Potential bottlenecks:

  • Kafka broker throughput and partition count limits. Mitigation: scale brokers, increase partitions, tune ISR and batch sizes.
  • Spark Streaming processing lag during spikes. Mitigation: autoscale executors, use efficient serialization, tune micro-batch size or switch to structured streaming with checkpointing.
  • Cassandra hotspots on partition keys (e.g., time-series writes to same partition). Mitigation: design partition keys to distribute load, use bucketing, and provision nodes for expected write rate.
  • S3 request latencies for many small files. Mitigation: buffer and aggregate small events into larger files before upload (parquet + compression).
  • Network and disk IO on storage nodes. Mitigation: provision appropriate instance types, use SSDs, enable rack-awareness.

Operational considerations:

  • Monitor consumer lag, Kafka under-replicated partitions, Spark job failures, Cassandra compaction/GC pauses, S3 upload errors.
  • Implement dead-letter topics for poison messages and replay strategies.
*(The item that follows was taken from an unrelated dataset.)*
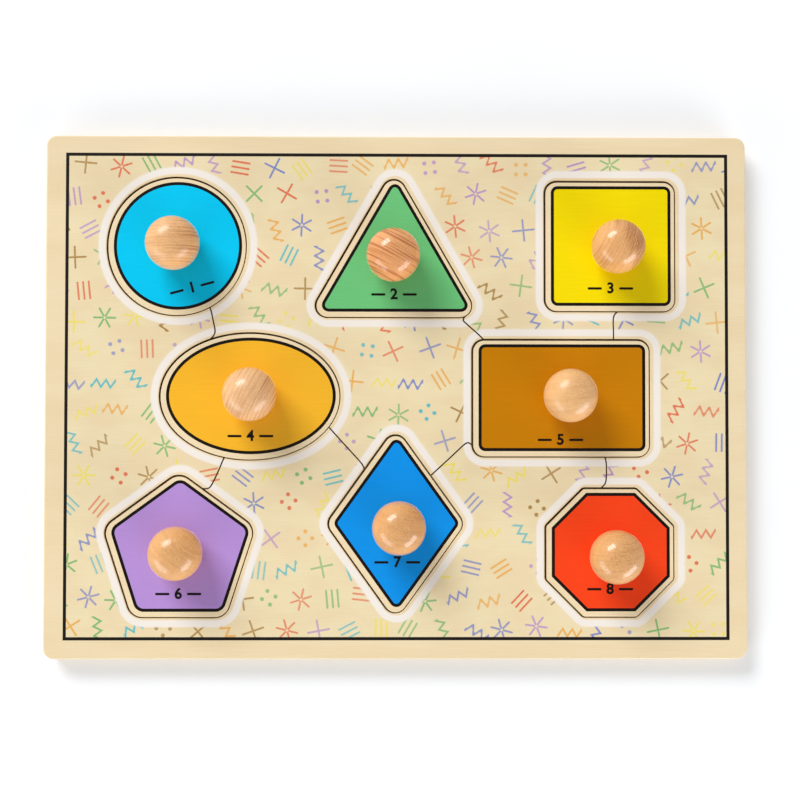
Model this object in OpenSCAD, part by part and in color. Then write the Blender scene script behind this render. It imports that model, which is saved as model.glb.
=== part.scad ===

10. Follow-up Questions / Extensions

  • How to add exactly-once processing guarantees?
  • How to support schema evolution of onboarding payloads?
  • How to implement cross-region replication for disaster recovery?
  • How to provide per-tenant rate limiting and multi-tenancy isolation?
  • How to reduce cost for long-term retention while keeping queryability for recent data?
  • How to support ad-hoc analytics (run Spark batch jobs on archived S3 data)?

11. Wrap-up

This design uses a decoupled streaming pipeline with Kafka for durable buffering, Spark Streaming for enrichment and aggregation, Cassandra for fast metadata queries, and S3 for durable archival. Key trade-offs include eventual consistency for high availability and operational complexity versus the strong guarantees of tightly-coupled transactional systems. Observability and careful capacity planning are critical to ensure reliability at scale.